Light-emitting diodes (LEDs)
In a diode formed from a direct band-gap semiconductor, such as gallium arsenide, carriers that cross the junction emit photons when they recombine with the majority carrier on the other side. Depending on the material, wavelengths (or colors) from the infrared to the near ultraviolet may be produced. The forward potential of these diodes depends on the wavelength of the emitted photons: 1.2 V corresponds to red, 2.4 to violet. The first LEDs were red and yellow, and higher-frequency diodes have been developed over time. All LEDs are monochromatic; 'white' LEDs are actually combinations of three LEDs of a different color, or a blue LED with a yellow scintillator coating. LEDs can also be used as low-efficiency photodiodes in signal applications. An LED may be paired with a photodiode or phototransistor in the same package, to form an opto-isolator.
Laser diodes
When an LED-like structure is contained in a resonant cavity formed by polishing the parallel end faces, a laser can be formed. Laser diodes are commonly used in optical storage devices and for high speed optical communication.
Schottky diodes
Schottky diodes are constructed from a metal to semiconductor contact. They have a lower forward voltage drop than a standard PN junction diode. Their forward voltage drop at forward currents of about 1 mA is in the range 0.15 V to 0.45 V, which makes them useful in voltage clamping applications and prevention of transistor saturation. They can also be used as low loss rectifiers although their reverse leakage current is generally much higher than non Schottky rectifiers. Schottky diodes are majority carrier devices and so do not suffer from minority carrier storage problems that slow down most normal diodes. They also tend to have much lower junction capacitance than PN diodes and this contributes towards their high switching speed and their suitability in high speed circuits and RF devices such as mixers and detectors.
Snap-off or 'step recovery' diodes
The term 'step recovery' relates to the form of the reverse recovery characteristic of these devices. After a forward current has been passing in an SRD and the current is interrupted or reversed, the reverse conduction will cease very abruptly (as in a step waveform). SRDs can therefore provide very fast voltage transitions by the very sudden disappearance of the charge carriers.
Esaki or tunnel diodes
these have a region of operation showing negative resistance caused by quantum tunneling, thus allowing amplification of signals and very simple bistable circuits. These diodes are also the type most resistant to nuclear radiation.
Gunn diodes
these are similar to tunnel diodes in that they are made of materials such as GaAs or InP that exhibit a region of negative differential resistance. With appropriate biasing, dipole domains form and travel across the diode, allowing high frequency microwave oscillators to be built.
Peltier diodes
are used as sensors, heat engines for thermoelectric cooling. Charge carriers absorb and emit their band gap energies as heat.

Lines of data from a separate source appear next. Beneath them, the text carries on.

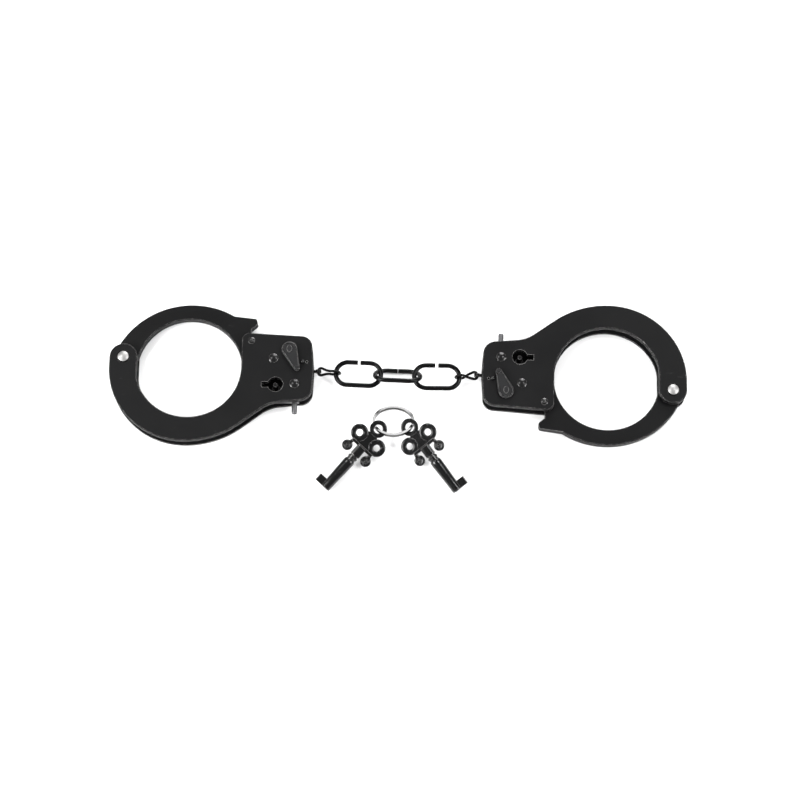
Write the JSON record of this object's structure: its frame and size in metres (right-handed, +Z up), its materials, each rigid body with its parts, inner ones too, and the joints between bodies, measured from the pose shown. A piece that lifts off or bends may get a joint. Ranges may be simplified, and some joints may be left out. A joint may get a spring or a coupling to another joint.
{
  "type": "handcuffs",
  "caption": "Pair of black single-arm ratchet handcuffs with release levers and double-lock pins, joined by swivels and a short chain, with barrel keys on a split ring.",
  "frame": {"origin": "on the table under the centre of the whole set's bounding box", "axes": "+X along the set from the left cuff to the right one, +Y away from the keys, +Z up out of the front plates"},
  "size_m": [0.2801, 0.095, 0.012],
  "materials": {
    "black_plate": "satin black",
    "black_jaw": "satin black with worn edges",
    "black_rivet": "semi-gloss black",
    "black_lever": "semi-gloss black",
    "black_chain": "semi-gloss black",
    "black_key": "semi-gloss black over cast metal",
    "bright_nickel": "bright nickel",
    "bright_ring": "bright nickel spring wire",
    "grey_slide": "dark plated steel",
    "plated_steel": "zinc-plated steel",
    "spring_steel": "blued spring steel"
  },
  "bodies": {
    "left_frame": {"left_rear_plate": "black_plate", "left_front_plate": "black_plate", "left_pivot_rivet": "bright_nickel", "left_pivot_washers": "bright_nickel", "left_body_rivets": "black_rivet", "left_lever_stop": "black_rivet", "left_end_block": "plated_steel", "left_key_post": "plated_steel", "left_spring_pin": "plated_steel", "left_pawl_spring": "spring_steel", "left_slide_spring": "spring_steel"},
    "left_jaw": {"left_jaw": "black_jaw"},
    "left_pawl": {"left_pawl": "plated_steel"},
    "left_lock_slide": {"left_lock_slide": "grey_slide"},
    "left_lever": {"left_release_lever": "black_lever", "left_lever_crank": "black_lever"},
    "left_swivel": {"left_swivel": "black_chain"},
    "left_connector": {"left_connector": "black_chain"},
    "right_frame": {"right_rear_plate": "black_plate", "right_front_plate": "black_plate", "right_pivot_rivet": "bright_nickel", "right_pivot_washers": "bright_nickel", "right_body_rivets": "black_rivet", "right_lever_stop": "black_rivet", "right_end_block": "plated_steel", "right_key_post": "plated_steel", "right_spring_pin": "plated_steel", "right_pawl_spring": "spring_steel", "right_slide_spring": "spring_steel"},
    "right_jaw": {"right_jaw": "black_jaw"},
    "right_pawl": {"right_pawl": "plated_steel"},
    "right_lock_slide": {"right_lock_slide": "grey_slide"},
    "right_lever": {"right_release_lever": "black_lever", "right_lever_crank": "black_lever"},
    "right_swivel": {"right_swivel": "black_chain"},
    "right_connector": {"right_connector": "black_chain"},
    "chain_link_1": {"chain_link_1": "black_chain"},
    "chain_link_2": {"chain_link_2": "black_chain"},
    "chain_link_3": {"chain_link_3": "black_chain"},
    "key_ring": {"key_ring": "bright_ring"},
    "left_key": {"left_key": "black_key"},
    "right_key": {"right_key": "black_key"}
  },
  "joints": [
    {"name": "left_jaw_hinge", "type": "hinge", "parent": "left_frame", "child": "left_jaw", "pos_m": [-0.13325, 0.0198, 0.004], "axis": [0, 0, 1], "range_deg": [0, 150]},
    {"name": "left_lever_hinge", "type": "hinge", "parent": "left_frame", "child": "left_lever", "pos_m": [-0.0525, 0.0231, 0.008], "axis": [0, 0, 1], "range_deg": [-22, 0], "stiffness_Nm_per_rad": 0.01, "springref_deg": 5.73, "deforming": ["left_pawl_spring"]},
    {"name": "left_pawl_hinge", "type": "hinge", "parent": "left_frame", "child": "left_pawl", "pos_m": [-0.0602, 0.0188, 0.004], "axis": [0, 0, 1], "range_deg": [0, 8]},
    {"name": "left_lock_slide_travel", "type": "slide", "parent": "left_frame", "child": "left_lock_slide", "axis": [0, 1, 0], "range_m": [0, 0.003], "deforming": ["left_slide_spring"]},
    {"name": "right_jaw_hinge", "type": "hinge", "parent": "right_frame", "child": "right_jaw", "pos_m": [0.13317, 0.0027, 0.004], "axis": [0, 0, 1], "range_deg": [0, 150]},
    {"name": "right_lever_hinge", "type": "hinge", "parent": "right_frame", "child": "right_lever", "pos_m": [0.05236, 0.00194, 0.008], "axis": [0, 0, 1], "range_deg": [-22, 0], "stiffness_Nm_per_rad": 0.01, "springref_deg": 5.73, "deforming": ["right_pawl_spring"]},
    {"name": "right_pawl_hinge", "type": "hinge", "parent": "right_frame", "child": "right_pawl", "pos_m": [0.06019, 0.006, 0.004], "axis": [0, 0, 1], "range_deg": [0, 8]},
    {"name": "right_lock_slide_travel", "type": "slide", "parent": "right_frame", "child": "right_lock_slide", "axis": [-0.0314, -0.9995, 0], "range_m": [0, 0.003], "deforming": ["right_slide_spring"]},
    {"name": "left_swivel_turn", "type": "hinge", "parent": "left_frame", "child": "left_swivel", "pos_m": [-0.0434, 0.0137, 0.0043], "axis": [1, 0, 0], "continuous": true},
    {"name": "left_connector_hinge", "type": "hinge", "parent": "left_swivel", "child": "left_connector", "pos_m": [-0.0385, 0.0137, 0.0043], "axis": [0, -1, 0], "range_deg": [-60, 60]},
    {"name": "chain_link_1_hinge", "type": "hinge", "parent": "left_connector", "child": "chain_link_1", "pos_m": [-0.03002, 0.01301, 0.00422], "axis": [0.0732, 0.9973, 0], "range_deg": [-45, 45]},
    {"name": "chain_link_2_hinge", "type": "hinge", "parent": "chain_link_1", "child": "chain_link_2", "pos_m": [-0.00809, 0.0114, 0.00564], "axis": [-0.0732, -0.9973, 0], "range_deg": [-30, 30]},
    {"name": "chain_link_3_hinge", "type": "hinge", "parent": "chain_link_2", "child": "chain_link_3", "pos_m": [0.00815, 0.01066, 0.00564], "axis": [-0.0087, 1, 0], "range_deg": [-30, 30]},
    {"name": "right_connector_hinge", "type": "hinge", "parent": "chain_link_3", "child": "right_connector", "pos_m": [0.03014, 0.01085, 0.00422], "axis": [0.0087, -1, 0], "range_deg": [-45, 45]},
    {"name": "right_swivel_hinge", "type": "hinge", "parent": "right_connector", "child": "right_swivel", "pos_m": [0.03866, 0.01178, 0.0043], "axis": [0.0314, 0.9995, 0], "range_deg": [-60, 60]},
    {"name": "right_swivel_turn", "type": "hinge", "parent": "right_swivel", "child": "right_frame", "pos_m": [0.04356, 0.01162, 0.0043], "axis": [-0.9995, 0.0314, 0], "continuous": true},
    {"name": "key_ring_lift", "type": "slide", "parent": "left_frame", "child": "key_ring", "axis": [0, 0, 1], "range_m": [0, 0.1]},
    {"name": "left_key_hinge", "type": "hinge", "parent": "key_ring", "child": "left_key", "pos_m": [-0.0095, -0.0172, 0.00801], "axis": [-0.6053, 0.7092, -0.3614], "range_deg": [0, 75]},
    {"name": "right_key_hinge", "type": "hinge", "parent": "key_ring", "child": "right_key", "pos_m": [0.00637, -0.01631, 0.00756], "axis": [-0.5004, -0.7714, 0.3931], "range_deg": [0, 75]}
  ],
  "couplings": [
    {"joint": "left_pawl_hinge", "follows": "left_lever_hinge", "ratio": -0.36},
    {"joint": "right_pawl_hinge", "follows": "right_lever_hinge", "ratio": -0.36}
  ]
}
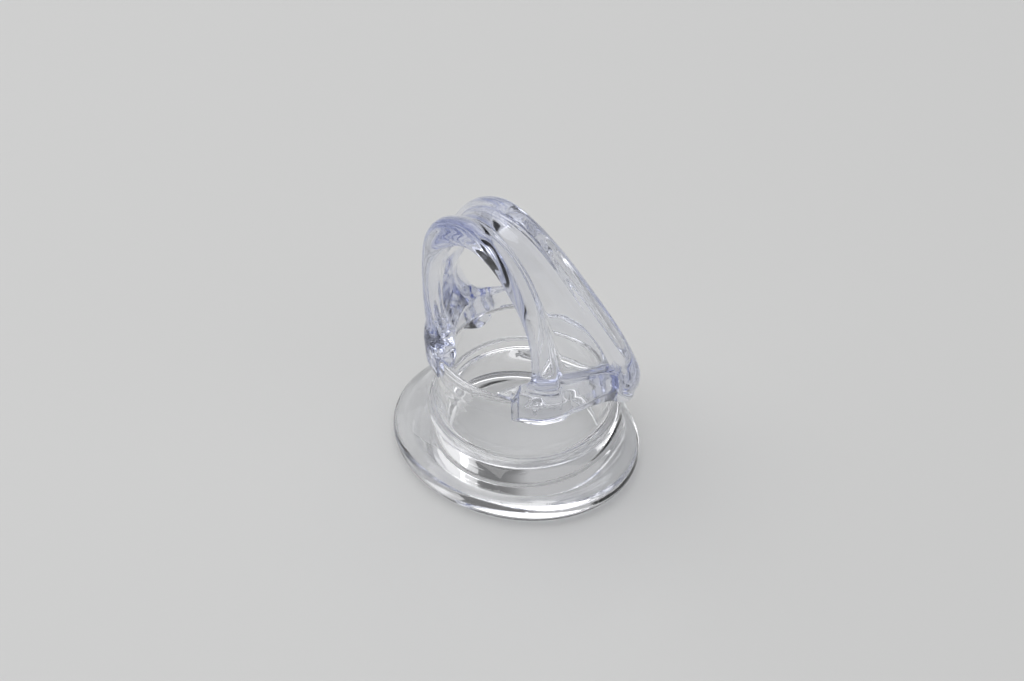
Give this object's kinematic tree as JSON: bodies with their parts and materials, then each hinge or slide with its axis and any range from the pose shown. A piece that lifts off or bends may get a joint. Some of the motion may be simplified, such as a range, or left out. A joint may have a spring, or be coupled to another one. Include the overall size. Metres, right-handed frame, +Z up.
{
  "type": "cheek retractor",
  "caption": "Clear plastic cheek retractor: a leaning arch with an open mouth, a channel and flared lobes, on a round collar and an oval flange.",
  "frame": {"origin": "middle of the flange's underside, on the surface that it rests on", "axes": "+Z up; +X across the retractor, which is the same on both sides of x = 0; +Y to the back, so the mouth faces -Y"},
  "size_m": [0.053, 0.046, 0.0676],
  "materials": {
    "clear_plastic": "clear, polished",
    "blue_clear_plastic": "clear with a faint blue tint, polished"
  },
  "bodies": {
    "root": {"base_flange": "clear_plastic", "collar": "clear_plastic", "retractor_arch": "blue_clear_plastic"}
  },
  "joints": []
}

There are other types of diodes, which all share the basic function of allowing electrical current to flow in only one direction, but with different methods of construction.
Point-contact diodes
These work the same as the junction semiconductor diodes described above, but its construction is simpler. A block of n-type semiconductor is built, and a conducting sharp-point contact made with some group-3 metal is placed in contact with the semiconductor. Some metal migrates into the semiconductor to make a small region of p-type semiconductor near the contact. The long-popular 1N34 germanium version is still used in radio receivers as a detector and occasionally in specialized analog electronics.
Cat's whisker or crystal diodes
These are a type of point contact diode. The cat's whisker diode consists of a thin or sharpened metal wire pressed against a semiconducting crystal, typically galena or a lump of coal. The wire forms the anode and the crystal forms the cathode. Cat's whisker diodes were also called crystal diodes and found application in crystal radio receivers.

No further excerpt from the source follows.